By focusing CFIUS' mandatory declaration requirement for covered investments in critical technologies on existing export control regulations, the Final Rule aligns CFIUS' consideration of national security risks with respect to such investments with evolving U.S. export control policies. This will help facilitate foreign investment from countries that are treated favorably under existing U.S. export controls, while potentially requiring more CFIUS filings with respect to investment from others. In short, and when taken together with CFIUS's new "excepted investor" provisions for investors from certain favored countries,4 the Final Rule suggests a further bifurcation of the level of scrutiny CFIUS gives to foreign investors based on their nationality.
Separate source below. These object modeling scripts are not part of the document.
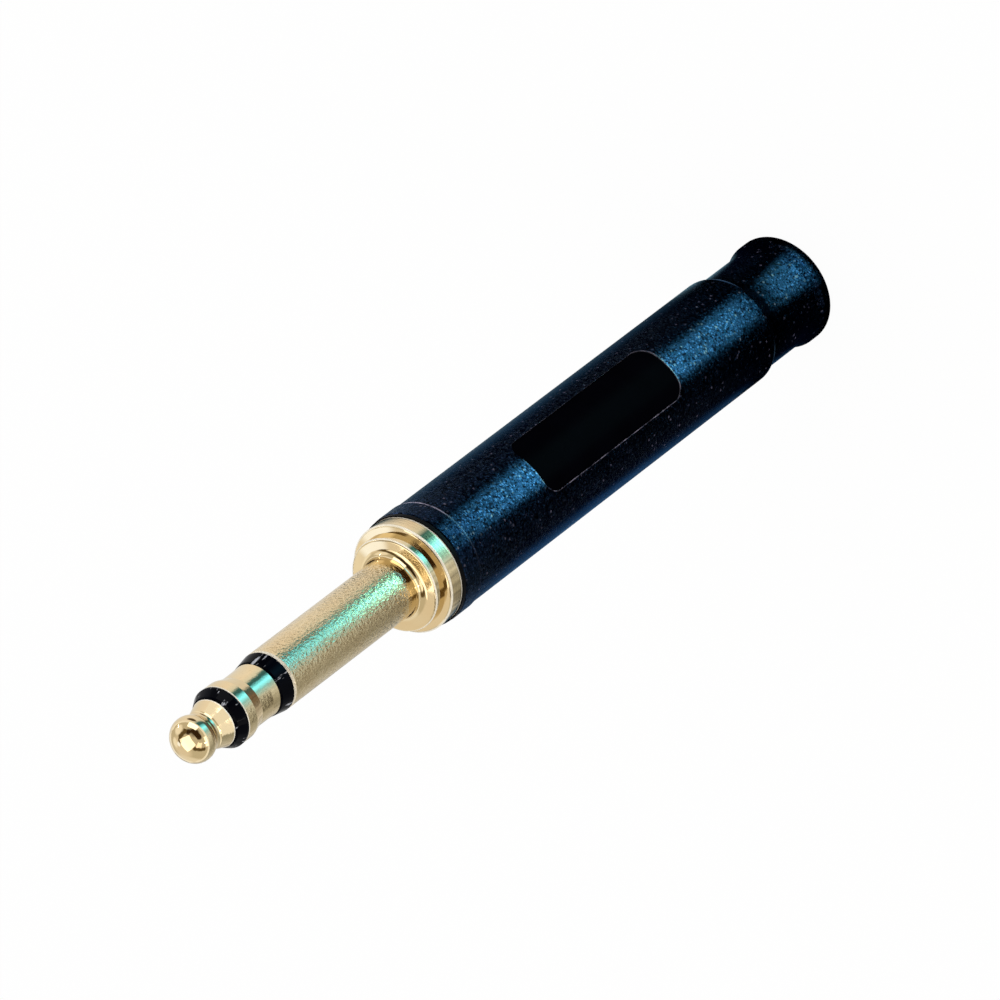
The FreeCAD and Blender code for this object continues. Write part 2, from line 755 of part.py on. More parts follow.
def swept_part(body, name, low, high, sweep):
    """Part of a tube about the axis, centred on the -Y side."""
    sketch = new_sketch(body, name + "_profile", "YZ_Plane")
    outline(sketch, [(-point[0], point[1]) for point in
                     tube_points(ground_inside, ground_disc, low, high)])
    DOC.recompute()
    solid = body.newObject("PartDesign::Revolution", name)
    solid.Profile = sketch
    solid.ReferenceAxis = (sketch, ["V_Axis"])
    solid.Midplane = True
    solid.Angle = sweep.value
    solid.setExpression("Angle", sweep.text)
    DOC.recompute()
    return solid


def ground_lug():
    body = new_body("ground_lug")
    inner = nose_radius + D["slip_gap"]
    turn_profile(body, "ground_lug", tube_points(inner, ground_disc, step_low - D["lug_thick"], step_low))
    swept_part(body, "ground_strap", barrel_high, step_low, D["strap_sweep"])
    swept_part(body, "cable_barrel", barrel_low, barrel_high, D["barrel_sweep"])
    return body


def crimp_ferrule():
    low = barrel_low + D["ferrule_inset"]
    return turned_piece("crimp_ferrule", tube_points(ferrule_inner, ferrule_outer, low,
                                                     low + D["ferrule_length"]))


def liner():
    low = barrel_high + D["liner_lift"]
    return turned_piece("liner", tube_points(liner_inner, liner_outer, low, thread_low))


# Build, check and write every piece

PIECES = [
    shell, collar_washer, sleeve_contact, ring_insulator, ring_contact, ring_tube, tube_insulation,
    tip_insulator, tip_contact, centre_rod, rod_insulation, rear_bush, ring_lug, lug_spacer, tip_lug,
    rivet_washer, ground_lug, crimp_ferrule, liner,
]


def main():
    pieces = []
    for make in PIECES:
        piece = make()
        piece.Label = make.__name__
        pieces.append(piece)
    DOC.recompute()
    for item in DOC.Objects:
        if "Invalid" in item.State or "Error" in item.State:
            raise ValueError(item.Name + " failed")
    for piece in pieces:
        shape = piece.Shape
        if shape.isNull() or not shape.isValid() or len(shape.Solids) != 1:
            raise ValueError(piece.Label + " isn't one sound solid")
    os.makedirs("parts", exist_ok=True)
    for piece in pieces:
        piece.Shape.exportStep("parts/%s.step" % piece.Label)
        print("%-16s %8.3f mm3" % (piece.Label, piece.Shape.Volume))


main()
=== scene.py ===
"""Looks of a stereo jack plug: finishes for every piece, the two screw threads, and a small studio."""
import math

import bpy
from mathutils import Matrix, Vector


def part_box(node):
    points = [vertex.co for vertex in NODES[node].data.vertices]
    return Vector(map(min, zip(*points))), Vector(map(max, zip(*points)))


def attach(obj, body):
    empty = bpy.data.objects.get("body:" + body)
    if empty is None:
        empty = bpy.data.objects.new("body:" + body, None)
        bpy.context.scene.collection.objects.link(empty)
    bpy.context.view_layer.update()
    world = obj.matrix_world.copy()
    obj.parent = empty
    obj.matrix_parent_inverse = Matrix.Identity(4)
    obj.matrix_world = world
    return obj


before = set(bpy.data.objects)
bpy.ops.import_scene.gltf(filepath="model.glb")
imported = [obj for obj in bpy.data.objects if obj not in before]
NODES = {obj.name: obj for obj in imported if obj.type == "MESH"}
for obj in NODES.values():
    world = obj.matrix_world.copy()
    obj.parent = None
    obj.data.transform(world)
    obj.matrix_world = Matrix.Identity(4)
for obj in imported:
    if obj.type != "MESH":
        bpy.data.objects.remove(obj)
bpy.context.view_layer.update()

bl_info = {
    "name": "Stereo jack plug",
    "version": (1, 0, 0),
    "blender": (4, 5, 0),
    "location": "View3D > Sidebar > Jack plug",
    "description": "Dresses a stereo jack plug with its finishes and threads",
    "category": "Object",
}

MM = 0.001

# Heights on the plug's axis and radii from it, in metres; the plug stands on its tail
PLUG_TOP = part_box("tip_contact")[1].z
BAND_STEP = 43.25 * MM
# Height and width of a band of painted shade under the shell's shoulder
SHOULDER_SHADE_HEIGHT = 6.55 * MM
SHOULDER_SHADE_WIDTH = 0.8 * MM
FINGER_REAR = 48.2 * MM
SKIRT_EDGE = 68.1 * MM

# Edges of the collar's front, the collar's rear and the boss's front: height, width of the painted highlight
# line
COLLAR_EDGES = ((46.44 * MM, 0.09 * MM), (45.37 * MM, 0.07 * MM), (47.41 * MM, 0.08 * MM))

# The screw thread: radii of the sleeve and of the shell's bore, its two ends, and its relief in a bump
# for all that lies within a radius
THREAD_RADIUS = 3.5 * MM
BORE_RADIUS = 3.55 * MM
THREAD_LOW = 41.4 * MM
THREAD_HIGH = 44.6 * MM
THREAD_WITHIN = 3.8 * MM
THREAD_RELIEF = 0.12 * MM

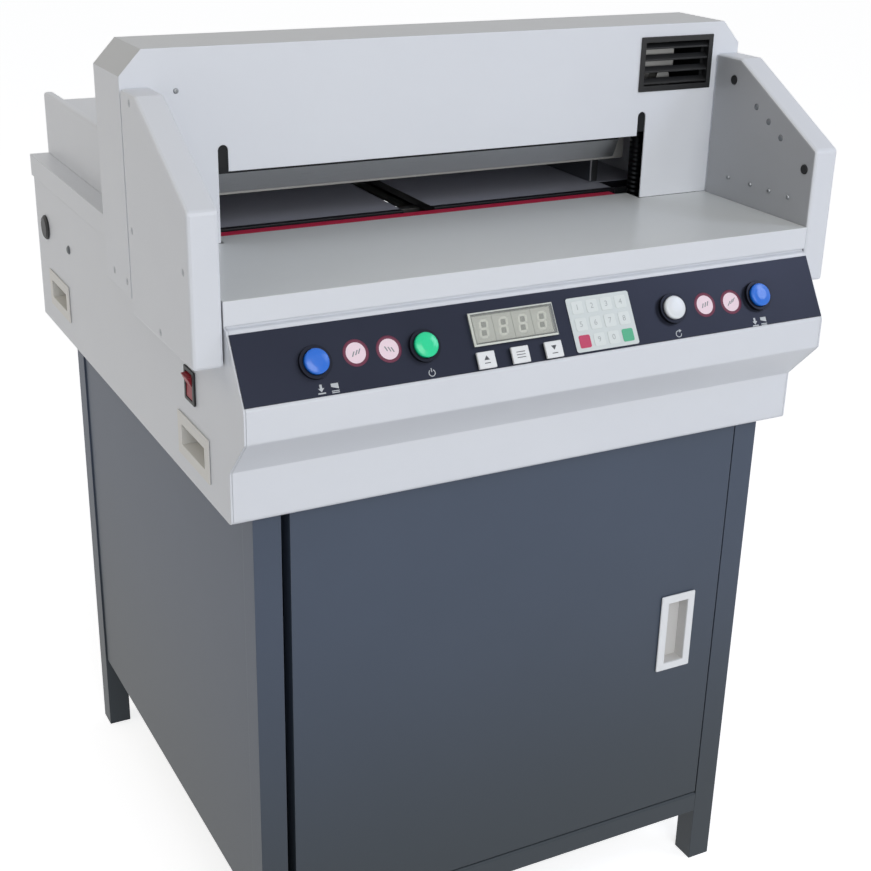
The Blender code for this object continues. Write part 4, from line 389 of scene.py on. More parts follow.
# red ABS of the mains rocker, dulled by fingers
red_rocker = etched_plastic("red_etched_abs", "#8E0C20", 0.46)
print("eight plastics, their etching drawn", round(1000 / ETCHING_SCALE, 1), "mm wide")

# %% [markdown]
# ## The cutting stick
#
# The knife ends its stroke in a square bar of soft plastic that lies in the table's groove. It is extruded,
# so it has faint lines along its length, which are drawn about 1 mm apart to show, and it is dull red all
# through, so that a notched face can be turned down and a fresh one used.

# %% Extruded stick plastic
red_stick, tree, shader, place = material("red_extruded_stick", IOR=1.46, Roughness=0.52)
drawn = add(tree, "ShaderNodeMapping", {"Vector": place, "Scale": (6.0, 900.0, 900.0)})
lines = add(tree, "ShaderNodeTexNoise", {"Vector": drawn.outputs[0], "Scale": 1.0, "Detail": 2.0})
tone = add(tree, "ShaderNodeMix", {0: lines.outputs["Fac"], 6: linear("#D62A52"), 7: linear("#BE1E44")},
           data_type="RGBA")
ridged = add(tree, "ShaderNodeBump", {"Height": lines.outputs["Fac"], "Strength": 0.2, "Distance": FINE})
tree.links.new(tone.outputs[2], shader.inputs["Base Color"])
tree.links.new(ridged.outputs[0], shader.inputs["Normal"])
print("the stick's lines lie", round(1000 / 900, 1), "mm apart")

# %% [markdown]
# ## Bare metal
#
# The knife, fence and guide are ground, so fine parallel lines run along them. The carrier, clamp and shafts
# are milled or turned. The frame behind is rolled plate, blackened and oiled. All are real metals to the
# shader, with their colour as the tint of what they reflect, and the grinding lines as a bump stretched along
# the grain. Real grinding lines lie a few hundredths of a millimetre apart, too fine for this picture, so they
# are drawn about 0.5 mm apart, and the grain of a casting about 1.1 mm wide.

# %% Ground, milled and cast metal
def ground_metal(name, colour, roughness, grain, strength=0.25, zones=()):
    """Lines of about 0.5 mm across the grain; grain is the scale along X, Y and Z, low along the lines."""
    made, tree, shader, place = material(name, Base_Color=linear(colour), Metallic=1.0)
    if zones:
        tree.links.new(zoned(tree, place, linear(colour), zones), shader.inputs["Base Color"])
    drawn = add(tree, "ShaderNodeMapping", {"Vector": place, "Scale": grain})
    lines = add(tree, "ShaderNodeTexNoise", {"Vector": drawn.outputs[0], "Scale": 1.0, "Detail": 3.0})
    grained(tree, shader, lines.outputs["Fac"], roughness, 0.07, lines.outputs["Fac"], strength)
    return made


KNIFE_BEVEL, SHADE_BAND = 0.020, 0.07   # heights: the bevel, and the painted shade, more than the rest of the blade
bevel_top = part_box("knife_blade")[0][2] + KNIFE_BEVEL

# knife and fence, ground along their length; above its bevel the knife is near black, painted shade under
# the hood's lip
ground_steel = ground_metal("ground_tool_steel", "#A6A8AB", 0.30, (12.0, 1900.0, 1900.0),
                            zones=[("Z", bevel_top, bevel_top + SHADE_BAND, "#2B2C2E")])
# the side guide, ground too, but duller from the stacks that are knocked square against it
guide_steel = ground_metal("ground_guide_steel", "#84868A", 0.34, (1900.0, 12.0, 1900.0))
# carrier, clamp and rails, milled: greyer and blunter
milled_steel = ground_metal("milled_steel", "#8C8C8A", 0.38, (300.0, 2100.0, 900.0), 0.35)
# gear housings and carriage, die-cast: dull, with a grain in all directions
cast_alloy = ground_metal("die_cast_alloy", "#A3A6A9", 0.50, (900.0, 900.0, 900.0), 0.4)
print("the knife's bevel ends", round(bevel_top, 4), "m above the floor")

# %% [markdown]
# ### Oiled plate
#
# Frames and beam are cut from rolled plate and only oiled. The oil lies in clouds about 45 mm wide, which make
# the nearly black plate now a little glossier, now a little greyer. It needs no grain, because the skin of
# rolled plate hides it.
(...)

© Arnold & Porter Kaye Scholer LLP 2020 All Rights Reserved. This Advisory is intended to be a general summary of the law and does not constitute legal advice. You should consult with counsel to determine applicable legal requirements in a specific fact situation.

  1.  85 Fed. Reg. 57124 (Sept 15, 2020).

  2. See Arnold & Porter Advisory,"CFIUS Proposes Rule to Align Certain Mandatory Filing Requirements With Export Control Regulations" (May 22, 2020).

  3. The final rules also distinguish between "eligibility" for the use of a relevant license exception prior to, as opposed to following, an export (even if no export is to occur). For example, critical technologies that have been properly self-classified will not trigger CFIUS’ mandatory filing requirements regardless of whether the U.S. business has complied with the applicable reporting requirements under EAR Section 740.17(e).

  4. See Arnold & Porter Advisory, "CFIUS Finalizes Rules Implementing Its Expanded Jurisdiction to Review Foreign Investment in US Businesses" (Jan. 17, 2020).